Would “no reasonable prosecutor” have brought such a case to trial? Perhaps Comey’s conclusion in the affirmative is the key here. For who, broadly speaking, would the prosecutor have been if not the Attorney General Loretta Lynch or one of her surrogates?
The AG has been in the news lately for her “accidental” meeting with Hillary’s husband Bill—so accidental that he had to wait a number of minutes for her plane to arrive that for the accident could happen. The former president and, as far as most of us knew at the time, potential witness in his wife’s case, as well as being the possible subject of a DOJ investigation regarding the strangely lucrative dealings of the Clinton Foundation, landed in Phoenix, de-planed, and strolled into the AG’s plane as the F.B.I. instructed reporters not to photograph or question anyone. And we’re supposed to accept that this “chance” meeting, as Lynch explained subsequently, was nothing more than a couple of friends sharing pictures of their grandchildren?

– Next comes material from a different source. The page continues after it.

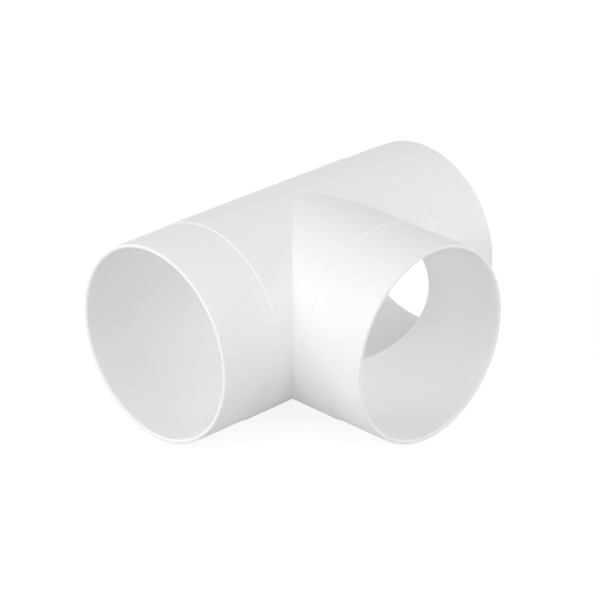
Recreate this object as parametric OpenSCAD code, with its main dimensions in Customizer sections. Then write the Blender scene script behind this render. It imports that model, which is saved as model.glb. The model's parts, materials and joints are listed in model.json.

For many reporters, pundits, and lawmakers the “accident” was bad “optics”; for others it was, as Andrew McCarthy and David Harsanyi reminded their readers, the “appearance of impropriety.” Read the event as you like, but Comey may have concluded that some form of DOJ impropriety ultimately would sink any attempt to bring Hillary to rights.
I’ll admit I’m giving him the benefit of the doubt on this one. Comey will testify before Congress concerning the email scandal tomorrow. What we find out then may help us understand more about the investigation and about the F.B.I. director himself, whether his peculiar conclusions about Hillary’s activities were a matter of his own “gross negligence” or willful intent for good or ill.